Here is a schematic of the tonestack with approximate source and load values inserted. I can't seem to get it into the actual text of the post but you can view it on Dropbox. How do you visualise the phasor analysis of the 25k Bass pot as it currently stands in this schematic?

https://www.dropbox.com/s/fcy2lygtbe...lysis.jpg?dl=0

[Bordonbert]

Incidentally, my apologies, in my haste I made a silly mistake in that post #4. 1A through 250k is NOT 250W. I typoed out something very relevant. The 'k'. It makes a bit of a difference I'm sure you will agree.

[Bordonbert]

Ok, we have the answer so here it is for anyone else curious about this.

I asked Fender support about this:

I have a number of 250kΩ pots in the amp. On the schematic the component types are designated 250kΩ15A and 250kΩ30A. I have also now found 250kΩ20A pots in other schematics.
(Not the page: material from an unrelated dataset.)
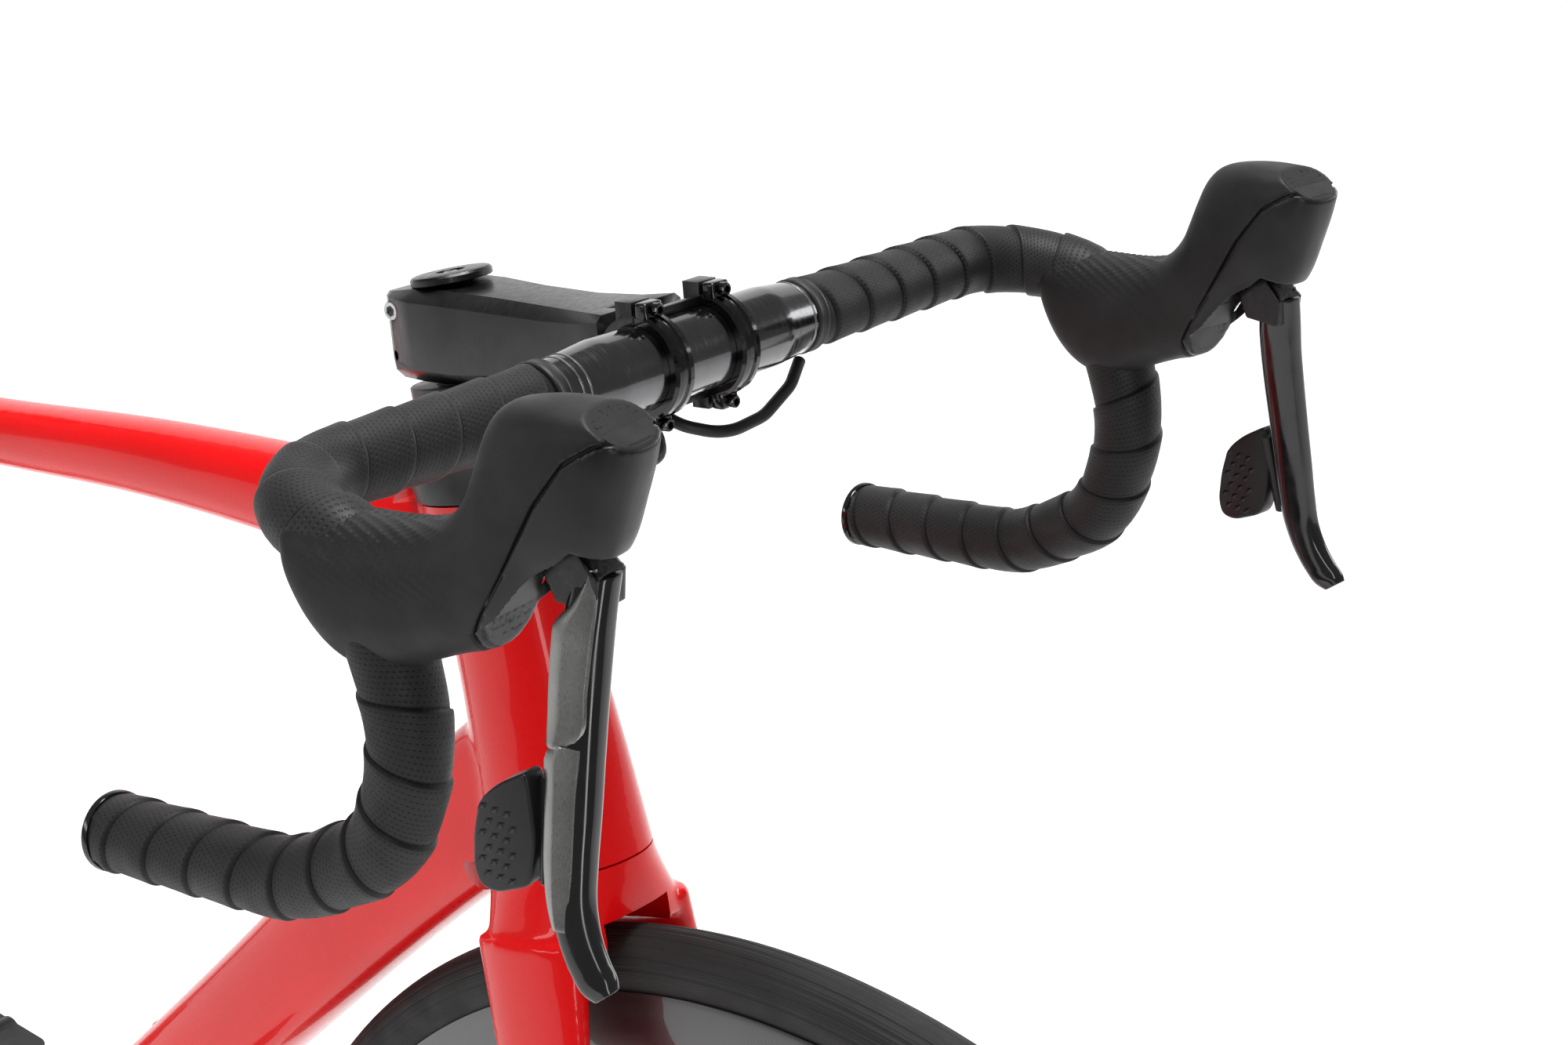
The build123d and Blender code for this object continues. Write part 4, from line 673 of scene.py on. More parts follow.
def build_frame():
    """The one-piece frame: its tubes flow into each other, then its seats are cut."""
    stays = between(BB + vec(-6, 26, 0), REAR_AXLE + vec(6, STAY_END, -2), STAY_ROWS)
    stay_top = BB + SEAT_UP * (SEAT_TUBE - 67) + vec(-4, 11, 0)
    seatstays = between(stay_top, REAR_AXLE + vec(4, STAY_END, 6), SEATSTAY_ROWS)
    seat_tube = [(*(BB + SEAT_UP * rise), width, depth) for rise, width, depth in SEAT_ROWS]
    hanger = vec(REAR_AXLE[0] - 10, 0, REAR_AXLE[2] - 28)
    outline = [
        (REAR_AXLE[0] - 14, REAR_AXLE[2] + 2), (REAR_AXLE[0] - 20, hanger[2] - 8),
        (REAR_AXLE[0] - 2, hanger[2] - 8), (REAR_AXLE[0] + 14, REAR_AXLE[2] - 4),
    ]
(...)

I am fully aware of what the 250kΩ and 'A' designators mean but the 15/20/30 figure is new to me.

I am guessing it would be a specification of the taper of the pot, perhaps the rotation %age of the breakpoint between two linear tapers to approximate the log/audio curve, or even the height at 50% track rotation, but that is guessing. No one I can find seems to understand what his implies. Can you please shed some light on this for me and clear up my confusion?

This is their reply:

I have spoken to our technicians regarding your enquiry and they have advised that you are indeed correct about the taper on the pots. They also recommended visiting this article here which explains this using some diagrams - https://www.alphapotentiometers.net/...er_curves.html

There it is confirmed from the horses's mouth. That link should make it clear for everyone, it's pretty interesting for us tech types. If you check out the first set of curves for Taper 'A' types you will see that at 50% travel the resistance has increased by the percentage of the pot rating, i.e. a '20' pot has increased by 20% at 50% travel. It doesn't seem to set the breakpoint in any way but at least we know what it actually does define now.